**Challenge**
Wherever the string "None" appears, copy the whole line.

**Provided material**
###

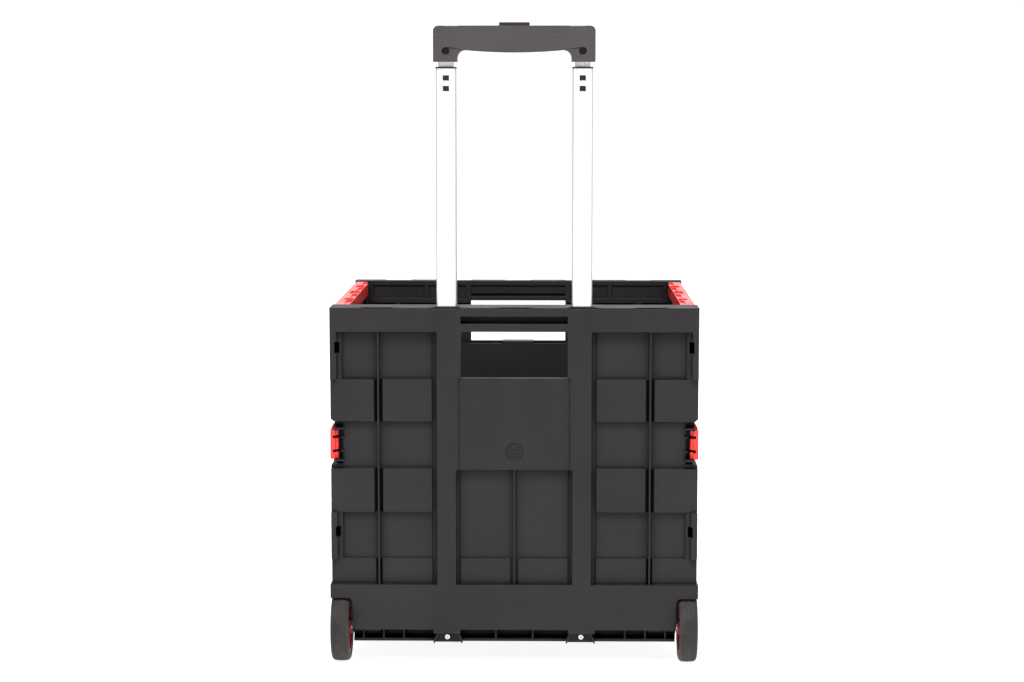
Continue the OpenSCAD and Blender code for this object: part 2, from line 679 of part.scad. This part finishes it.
module tube_collar() color("#232223") from_rear() translate([mast_x, mast_y, 0]) difference() {
  union() {
    bar(outer_w + 1, outer_d + 1, 3, [outer_top - 1.5, outer_top]);
    bar(outer_w - 2 * tube_wall - 0.1, outer_d - 2 * tube_wall - 0.1, 1.4, [outer_top - 30, outer_top - 1]);
    for (z = window_z)
      translate([0.1 - window[0] / 2, 0.5 - outer_d / 2, z + 0.1 - window[1] / 2])
        cube([window[0] - 0.2, outer_d / 2 - inner_d / 2 - 1, window[1] - 0.2]);
  }
  bar(inner_w + 2 * gap, inner_d + 2 * gap, 1.6, [0, 900]);
}

module outer_guide() color("#232223") from_rear() translate([mast_x, mast_y, 0]) {
  difference() {
    bar(bore_w - 2 * gap, bore_d - 2 * gap, 3, [outer_top - outer_len - 6, outer_top - outer_len - 0.1]);
    bar(12, 6, 1, [0, 900]);
  }
  difference() {
    bar(outer_w - 2 * tube_wall - 0.2, outer_d - 2 * tube_wall - 0.2, 1.4,
        [outer_top - outer_len - 0.2, outer_top - outer_len + 16]);
    bar(12, 6, 1, [0, 900]);
  }
}

module inner_tube() color("#e6e7ea") from_rear() translate([mast_x, mast_y, 0]) difference() {
  bar(inner_w, inner_d, 1.8, [inner_bottom, tube_top]);
  bar(inner_w - 2, inner_d - 2, 1, [0, 900]);
  translate([0, 0, screw_z]) rotate([90, 0, 0]) cylinder(h = 40, r = 1.7, center = true);
}

module inner_guide() color("#232223") from_rear() translate([mast_x, mast_y, 0]) {
  difference() {
    union() {
      bar(outer_w - 2 * tube_wall - 2 * gap, outer_d - 2 * tube_wall - 2 * gap, 1.4,
          [inner_bottom - 14, inner_bottom - 0.1]);
      bar(inner_w - 2.2, inner_d - 2.2, 0.9, [inner_bottom - 1, inner_bottom + 12]);
    }
    bar(4, 4, 0.8, [inner_bottom - 6, 900]);
  }
}

function grip_under(x) = grip_z - grip_drop * (1 - pow(x / grip_half, 2));

module handle_profile() {
  // Outline from the rear: two legs, a grip that bows down between them and rounded outer corners
  polygon(concat(
    [[-handle_w / 2, leg_bottom], [-grip_edge, leg_bottom]],
    [for (i = [0:6]) [-grip_half - grip_r * cos(15 * i), grip_z - grip_r + grip_r * sin(15 * i)]],
    [for (i = [-5:5]) [i * grip_half / 6, grip_under(i * grip_half / 6)]],
    [for (i = [6:-1:0]) [grip_half + grip_r * cos(15 * i), grip_z - grip_r + grip_r * sin(15 * i)]],
    [[grip_edge, leg_bottom], [handle_w / 2, leg_bottom]],
    [for (i = [0:5]) [handle_w / 2 - 6 + 6 * cos(18 * i), handle_top - 6 + 6 * sin(18 * i)]],
    [for (i = [0:5]) [-handle_w / 2 + 6 - 6 * sin(18 * i), handle_top - 6 + 6 * cos(18 * i)]]));
}

module handle_solid(z) intersection() {
  translate([0, mast_y + handle_d / 2, 0]) rotate([90, 0, 0]) linear_extrude(handle_d) handle_profile();
  slab([-far, far], [-far, far], z);
}

module button_hole(g) {
  slab([-button_half - g, button_half + g], [mast_y - 6 - g, mast_y + 6 + g], [seam_z - 6, handle_top + 5]);
}

module handle_body() color("#4a484a") from_rear() difference() {
  handle_solid([leg_bottom - 1, seam_z]);
  both_sides() {
    translate([mast_x, mast_y, 0]) bar(inner_w + 0.1, inner_d + 0.1, 1.8, [0, tube_top + 0.1]);
    rod_y(mast_x, [mast_y - handle_d / 2 - 1, mast_y], screw_z, 1.7);
    rod_y(mast_x, [mast_y - handle_d / 2 - 1, mast_y - handle_d / 2 + 2.4], screw_z, 4.2);
    slab([-1, mast_x + 4], [mast_y - 3, mast_y + 3], [seam_z - 6, seam_z + 1]);
    slab([mast_x - 2.5, mast_x + 2.5], [mast_y - 2.5, mast_y + 2.5], [seam_z - 12, seam_z]);
  }
  button_hole(0.4);
  for (s = [-1, 1]) post(s * 11, mast_y, [seam_z - 10, seam_z], 2.8);
}

module handle_cover() color("#4a484a") from_rear() difference() {
  handle_solid([seam_z + 0.02, handle_top + 1]);
  button_hole(0.4);
  both_sides() {
    slab([-1, mast_x + 4], [mast_y - 3, mast_y + 3], [seam_z - 6, seam_z + 2]);
    for (i = [0:5]) slab([62 + 3 * i, 63 + 3 * i], [0, 40], [handle_top - 0.8, handle_top + 1]);
  }
}

module handle_screws() color("silver") from_rear() both_sides()
  cross_screw(mast_x, mast_y - handle_d / 2 + 0.6, screw_z, 3.9, 9);

module release_button() color("#232223") from_rear() {
  slab([-button_half, button_half], [mast_y - 6, mast_y + 6], [seam_z + 3, handle_top + 3.8]);
  slab([-mast_x - 2, mast_x + 2], [mast_y - 2.2, mast_y + 2.2], [seam_z - 0.4, seam_z + 1.2]);
  slab([-button_half, button_half], [mast_y - 2.2, mast_y + 2.2], [seam_z, seam_z + 3.1]);
}

module pushrod() color("silver") from_rear() post(mast_x, mast_y, [inner_bottom + 4, seam_z - 0.4], 1.5);

module button_springs() color("silver") from_rear() for (s = [-1, 1])
  translate([s * 11, mast_y, seam_z - 9.8]) difference() {
    cylinder(h = 9.2, r = 2.4);
    translate([0, 0, -1]) cylinder(h = 12, r = 1.6);
  }

back_panel();
base_hinge_rod();
mirror([1, 0, 0]) rear_hinge_pin();  // rear_hinge_pin_left
rear_hinge_pin();  // rear_hinge_pin_right
mirror([1, 0, 0]) column_plug();  // column_plug_left
column_plug();  // column_plug_right
foot_screws();
mirror([1, 0, 0]) mast_bushing();  // mast_bushing_left
mast_bushing();  // mast_bushing_right
mirror([1, 0, 0]) axle();  // axle_left
axle();  // axle_right
axle_clips();
mirror([1, 0, 0]) latch_pin();  // latch_pin_left
latch_pin();  // latch_pin_right
mirror([1, 0, 0]) tyre();  // tyre_left
mirror([1, 0, 0]) hub();  // hub_left
tyre();  // tyre_right
hub();  // hub_right
base_panel();
mirror([1, 0, 0]) side_rear();  // side_rear_left
side_rear();  // side_rear_right
mirror([1, 0, 0]) side_front();  // side_front_left
side_front();  // side_front_right
mirror([1, 0, 0]) rim_cap_rear();  // rim_cap_rear_left
rim_cap_rear();  // rim_cap_rear_right
mirror([1, 0, 0]) rim_cap_front();  // rim_cap_front_left
rim_cap_front();  // rim_cap_front_right
mirror([1, 0, 0]) mid_hinge_pin();  // mid_hinge_pin_left
mid_hinge_pin();  // mid_hinge_pin_right
front_panel();
mirror([1, 0, 0]) front_hinge_pin();  // front_hinge_pin_left
front_hinge_pin();  // front_hinge_pin_right
mirror([1, 0, 0]) foot_pad();  // foot_pad_left
foot_pad();  // foot_pad_right
mirror([1, 0, 0]) latch();  // latch_left
latch();  // latch_right
mirror([1, 0, 0]) outer_tube();  // outer_tube_left
outer_tube();  // outer_tube_right
mirror([1, 0, 0]) tube_collar();  // tube_collar_left
tube_collar();  // tube_collar_right
mirror([1, 0, 0]) outer_guide();  // outer_guide_left
outer_guide();  // outer_guide_right
mirror([1, 0, 0]) inner_tube();  // inner_tube_left
inner_tube();  // inner_tube_right
mirror([1, 0, 0]) inner_guide();  // inner_guide_left
inner_guide();  // inner_guide_right
handle_body();
handle_cover();
handle_screws();
release_button();
mirror([1, 0, 0]) pushrod();  // pushrod_left
pushrod();  // pushrod_right
button_springs();
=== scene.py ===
"""Rolling tool box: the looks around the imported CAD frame. Lengths are metres, in the row's frame."""

import json
import math

import bmesh
import bpy
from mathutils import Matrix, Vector


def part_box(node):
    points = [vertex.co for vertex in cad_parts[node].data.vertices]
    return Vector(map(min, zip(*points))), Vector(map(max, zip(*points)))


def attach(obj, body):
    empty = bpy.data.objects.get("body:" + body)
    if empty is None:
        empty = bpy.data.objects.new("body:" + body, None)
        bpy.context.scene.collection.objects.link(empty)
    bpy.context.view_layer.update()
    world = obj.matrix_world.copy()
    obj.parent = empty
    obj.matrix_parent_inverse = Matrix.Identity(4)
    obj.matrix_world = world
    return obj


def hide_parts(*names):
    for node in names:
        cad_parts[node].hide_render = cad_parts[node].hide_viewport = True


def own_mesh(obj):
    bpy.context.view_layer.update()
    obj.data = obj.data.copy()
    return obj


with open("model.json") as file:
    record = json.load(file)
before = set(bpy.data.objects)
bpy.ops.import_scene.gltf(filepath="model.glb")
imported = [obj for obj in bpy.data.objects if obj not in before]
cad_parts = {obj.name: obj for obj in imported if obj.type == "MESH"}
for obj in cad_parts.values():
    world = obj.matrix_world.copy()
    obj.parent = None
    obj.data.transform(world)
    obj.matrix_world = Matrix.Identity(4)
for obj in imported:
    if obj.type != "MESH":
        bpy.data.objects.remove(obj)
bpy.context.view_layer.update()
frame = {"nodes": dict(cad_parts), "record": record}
MM = 0.001
SIDES = {"left": -1, "right": 1}


# ---------------------------------------------------------------- materials
class Nodes:
    """A short way to build one material's node tree."""

    def __init__(self, name):
        self.material = bpy.data.materials.new(name)
        self.material.use_nodes = True
        self.tree = self.material.node_tree
        self.shader = self.tree.nodes["Principled BSDF"]
        self.place = self.add("ShaderNodeTexCoord").outputs["Object"]

    def add(self, kind, **values):
        node = self.tree.nodes.new(kind)
        for key, value in values.items():
            setattr(node, key, value)
        return node

    def link(self, a, b):
        self.tree.links.new(a, b)

    def noise(self, scale, detail=2.0, stretch=None, roughness=0.5):
        node = self.add("ShaderNodeTexNoise")
        node.inputs["Scale"].default_value = scale
        node.inputs["Detail"].default_value = detail
        node.inputs["Roughness"].default_value = roughness
        source = self.place
        if stretch:
            mapping = self.add("ShaderNodeMapping")
            mapping.inputs["Scale"].default_value = stretch
            self.link(source, mapping.inputs["Vector"])
            source = mapping.outputs["Vector"]
        self.link(source, node.inputs["Vector"])
        return node.outputs["Fac"]

    def span(self, value, low, high, to_low, to_high):
        node = self.add("ShaderNodeMapRange")
        for socket, number in zip(("From Min", "From Max", "To Min", "To Max"), (low, high, to_low, to_high)):
            node.inputs[socket].default_value = number
        self.link(value, node.inputs["Value"])
        return node.outputs["Result"]

    def mix(self, factor, colour_a, colour_b):
        node = self.add("ShaderNodeMix", data_type="RGBA")
        self.link(factor, node.inputs["Factor"])
        for socket, colour in ((node.inputs[6], colour_a), (node.inputs[7], colour_b)):
            if hasattr(colour, "links"):
                self.link(colour, socket)
            else:
                socket.default_value = (*colour, 1)
        return node.outputs[2]

    def painted_crease_shade(self, colour, dark):
        """The colour, darkened in inner corners by painted shade from an ambient occlusion node."""
        near = self.add("ShaderNodeAmbientOcclusion", samples=6)
        near.inputs["Distance"].default_value = 0.014
        return self.mix(self.span(near.outputs["AO"], 0.45, 0.95, 0, 1), dark, colour)

    def bump(self, height, strength, distance, under=None):
        node = self.add("ShaderNodeBump")
        node.inputs["Strength"].default_value = strength
        node.inputs["Distance"].default_value = distance
        self.link(height, node.inputs["Height"])
        if under:
            self.link(under, node.inputs["Normal"])
        return node.outputs["Normal"]


def scaled(colour, k):
    return tuple(min(1, c * k) for c in colour)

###

**Answer to this task**
    if empty is None:
        empty = bpy.data.objects.new("body:" + body, None)
    obj.parent = None
    def noise(self, scale, detail=2.0, stretch=None, roughness=0.5):
    def bump(self, height, strength, distance, under=None):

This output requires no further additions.